Frequently Asked Questions
What is meant by a sales process?
A sales process is the documented, repeatable set of stages a sales team follows to turn a potential buyer into a customer, such as prospecting, qualifying, presenting, handling objections, and closing. Each stage has clear criteria for moving a deal forward, which makes selling consistent, measurable, and easier to forecast and improve.
What are the 5 steps of a sales process?
A common five-step sales process is prospecting, qualifying, presenting, negotiating and closing, and following up. It compresses research and discovery into the qualifying and presenting stages. This leaner version works well for faster, lower-complexity, or transactional sales where buyers need less hand-holding than in a long B2B deal.
How do you explain your sales process in an interview?
Describe it as named stages with clear goals: how you find and qualify prospects, how you discover their needs, how you present a tailored solution, how you handle objections, and how you close and follow up. Mentioning the metrics you track at each stage, like conversion rate and cycle length, shows you treat selling as a measurable system.
What is the difference between a sales process and a sales methodology?

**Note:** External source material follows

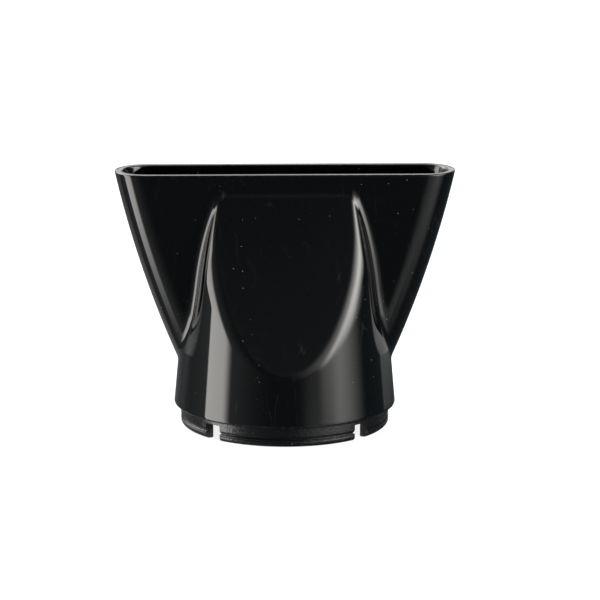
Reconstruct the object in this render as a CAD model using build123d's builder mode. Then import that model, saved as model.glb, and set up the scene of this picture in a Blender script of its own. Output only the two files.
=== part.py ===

A sales process is the 'what', the stages a deal moves through from prospecting to close, specific to your company. A sales methodology is the 'how', the techniques and philosophy a rep uses inside those stages, such as SPIN Selling, Challenger, or MEDDIC. You apply a methodology on top of your process.
What is a sales process in a CRM like Salesforce?
In a CRM, the sales process is configured as the stages of your sales pipeline. Each opportunity moves through stages such as qualification, proposal, and closed-won, with rules and automation attached. The CRM tracks where every deal sits, what it is worth, and conversion rates between stages, turning the process into a live, measurable system.